== Exercise description ==
Return, exactly as written, every line from the first line of the data below through the line that contains "strand_streaks = streak_group()".

== Information supplied ==
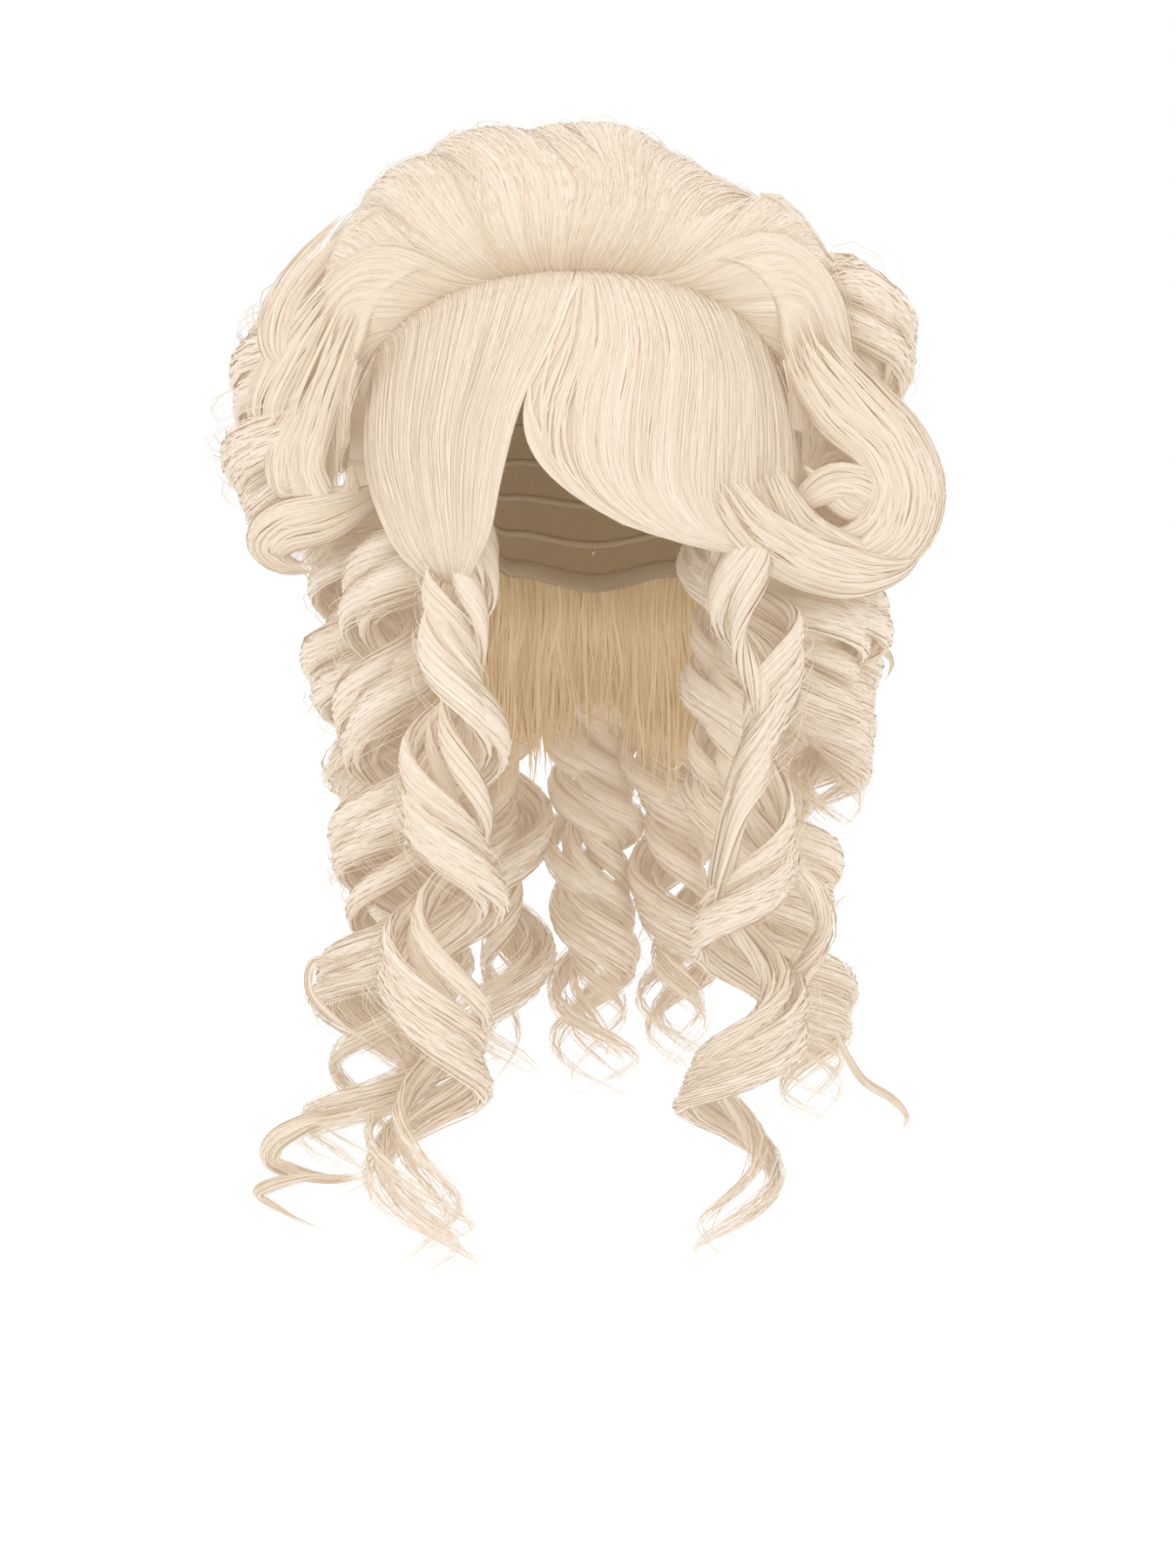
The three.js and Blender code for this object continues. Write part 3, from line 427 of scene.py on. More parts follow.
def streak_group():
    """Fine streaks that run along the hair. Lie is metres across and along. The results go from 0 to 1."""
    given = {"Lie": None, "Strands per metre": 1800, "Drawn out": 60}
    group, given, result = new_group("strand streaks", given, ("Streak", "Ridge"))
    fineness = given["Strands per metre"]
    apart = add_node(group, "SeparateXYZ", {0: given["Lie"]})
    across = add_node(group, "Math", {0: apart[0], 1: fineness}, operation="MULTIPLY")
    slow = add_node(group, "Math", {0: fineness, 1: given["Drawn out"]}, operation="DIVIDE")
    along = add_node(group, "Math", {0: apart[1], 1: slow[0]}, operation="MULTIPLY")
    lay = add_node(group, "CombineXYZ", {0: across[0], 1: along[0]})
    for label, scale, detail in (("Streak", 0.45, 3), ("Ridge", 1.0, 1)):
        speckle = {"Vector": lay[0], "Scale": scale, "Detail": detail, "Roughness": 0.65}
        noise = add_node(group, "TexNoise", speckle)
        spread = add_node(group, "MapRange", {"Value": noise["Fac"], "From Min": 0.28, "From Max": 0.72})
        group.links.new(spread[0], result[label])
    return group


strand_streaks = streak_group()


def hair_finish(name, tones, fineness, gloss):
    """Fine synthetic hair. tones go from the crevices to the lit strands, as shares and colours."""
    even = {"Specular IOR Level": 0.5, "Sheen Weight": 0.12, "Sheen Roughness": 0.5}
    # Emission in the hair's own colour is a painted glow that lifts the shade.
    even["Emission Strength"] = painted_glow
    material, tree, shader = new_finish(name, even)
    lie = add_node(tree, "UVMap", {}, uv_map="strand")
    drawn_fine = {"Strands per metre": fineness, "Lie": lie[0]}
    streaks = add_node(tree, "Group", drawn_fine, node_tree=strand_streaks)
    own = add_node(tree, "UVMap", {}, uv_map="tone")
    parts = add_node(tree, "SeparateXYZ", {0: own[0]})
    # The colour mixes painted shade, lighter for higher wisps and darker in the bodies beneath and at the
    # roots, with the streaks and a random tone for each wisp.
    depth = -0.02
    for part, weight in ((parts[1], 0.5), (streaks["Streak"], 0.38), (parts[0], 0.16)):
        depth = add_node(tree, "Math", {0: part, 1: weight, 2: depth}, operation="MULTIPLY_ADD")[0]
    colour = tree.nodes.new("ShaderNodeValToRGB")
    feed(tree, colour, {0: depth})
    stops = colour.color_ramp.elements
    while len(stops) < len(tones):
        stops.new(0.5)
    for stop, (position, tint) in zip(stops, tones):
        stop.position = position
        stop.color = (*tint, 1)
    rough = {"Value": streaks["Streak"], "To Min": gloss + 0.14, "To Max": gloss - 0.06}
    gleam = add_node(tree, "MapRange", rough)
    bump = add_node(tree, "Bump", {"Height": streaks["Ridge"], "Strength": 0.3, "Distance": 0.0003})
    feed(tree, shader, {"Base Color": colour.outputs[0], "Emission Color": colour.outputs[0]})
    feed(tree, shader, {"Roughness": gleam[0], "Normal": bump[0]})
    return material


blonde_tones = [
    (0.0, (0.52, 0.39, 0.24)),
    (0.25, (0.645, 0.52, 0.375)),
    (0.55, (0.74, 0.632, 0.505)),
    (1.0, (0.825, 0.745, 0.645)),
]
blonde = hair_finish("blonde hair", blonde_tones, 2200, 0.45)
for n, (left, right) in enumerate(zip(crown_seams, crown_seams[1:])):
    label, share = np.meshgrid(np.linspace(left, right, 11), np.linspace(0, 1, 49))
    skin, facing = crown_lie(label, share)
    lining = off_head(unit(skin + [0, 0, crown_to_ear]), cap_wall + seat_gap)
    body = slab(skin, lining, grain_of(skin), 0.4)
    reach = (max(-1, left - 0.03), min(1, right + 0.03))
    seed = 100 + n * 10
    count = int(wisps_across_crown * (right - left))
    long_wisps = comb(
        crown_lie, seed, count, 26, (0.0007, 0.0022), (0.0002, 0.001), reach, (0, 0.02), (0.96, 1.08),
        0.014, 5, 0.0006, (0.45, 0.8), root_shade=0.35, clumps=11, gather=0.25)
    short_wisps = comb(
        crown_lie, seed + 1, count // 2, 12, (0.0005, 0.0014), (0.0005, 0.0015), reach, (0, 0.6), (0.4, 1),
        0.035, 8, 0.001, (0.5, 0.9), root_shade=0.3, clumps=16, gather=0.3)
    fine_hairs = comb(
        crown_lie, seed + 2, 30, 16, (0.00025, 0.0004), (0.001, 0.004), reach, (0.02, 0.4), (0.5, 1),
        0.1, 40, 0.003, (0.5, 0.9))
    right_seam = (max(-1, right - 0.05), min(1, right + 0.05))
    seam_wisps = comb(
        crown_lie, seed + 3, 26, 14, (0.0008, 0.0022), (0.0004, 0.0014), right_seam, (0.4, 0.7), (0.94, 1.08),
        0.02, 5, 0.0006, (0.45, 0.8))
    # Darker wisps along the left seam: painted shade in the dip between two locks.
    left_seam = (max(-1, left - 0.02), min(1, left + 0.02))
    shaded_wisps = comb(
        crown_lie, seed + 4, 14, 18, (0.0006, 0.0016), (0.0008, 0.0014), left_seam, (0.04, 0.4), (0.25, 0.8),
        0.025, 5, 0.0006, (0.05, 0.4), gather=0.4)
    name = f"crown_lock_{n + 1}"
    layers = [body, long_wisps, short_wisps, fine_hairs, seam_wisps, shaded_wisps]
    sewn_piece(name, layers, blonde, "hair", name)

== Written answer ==
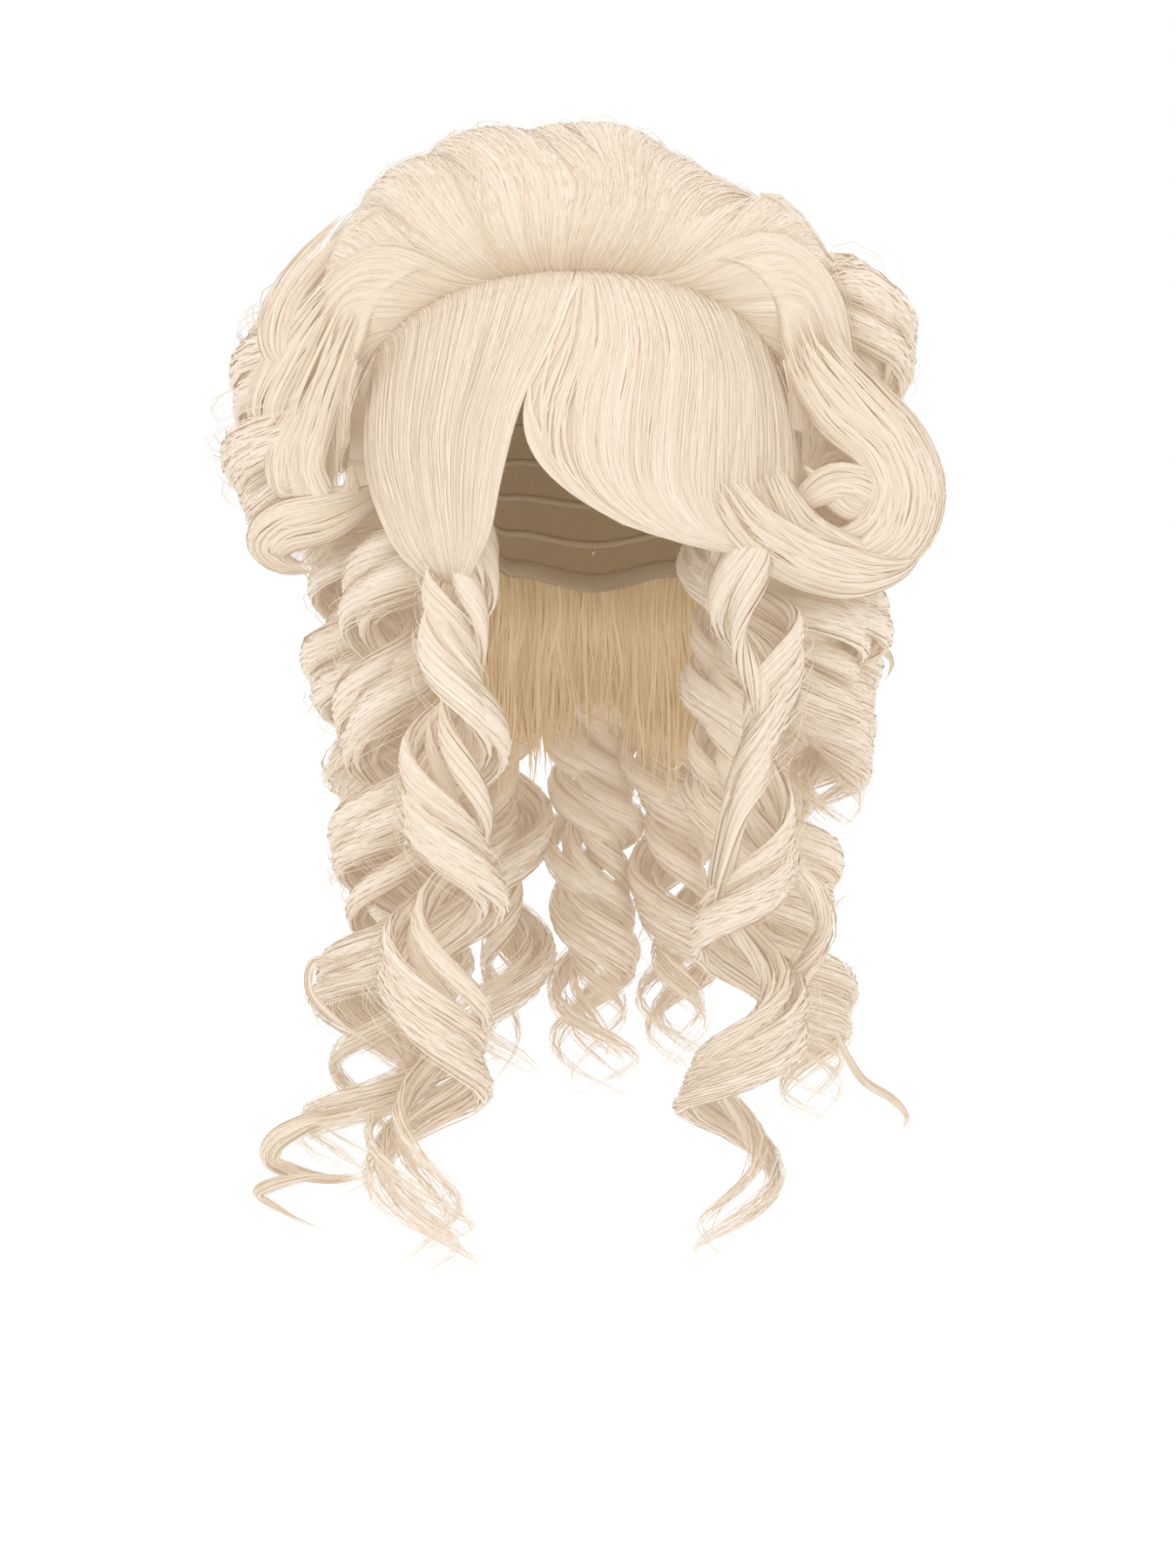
The three.js and Blender code for this object continues. Write part 3, from line 427 of scene.py on. More parts follow.
def streak_group():
    """Fine streaks that run along the hair. Lie is metres across and along. The results go from 0 to 1."""
    given = {"Lie": None, "Strands per metre": 1800, "Drawn out": 60}
    group, given, result = new_group("strand streaks", given, ("Streak", "Ridge"))
    fineness = given["Strands per metre"]
    apart = add_node(group, "SeparateXYZ", {0: given["Lie"]})
    across = add_node(group, "Math", {0: apart[0], 1: fineness}, operation="MULTIPLY")
    slow = add_node(group, "Math", {0: fineness, 1: given["Drawn out"]}, operation="DIVIDE")
    along = add_node(group, "Math", {0: apart[1], 1: slow[0]}, operation="MULTIPLY")
    lay = add_node(group, "CombineXYZ", {0: across[0], 1: along[0]})
    for label, scale, detail in (("Streak", 0.45, 3), ("Ridge", 1.0, 1)):
        speckle = {"Vector": lay[0], "Scale": scale, "Detail": detail, "Roughness": 0.65}
        noise = add_node(group, "TexNoise", speckle)
        spread = add_node(group, "MapRange", {"Value": noise["Fac"], "From Min": 0.28, "From Max": 0.72})
        group.links.new(spread[0], result[label])
    return group


strand_streaks = streak_group()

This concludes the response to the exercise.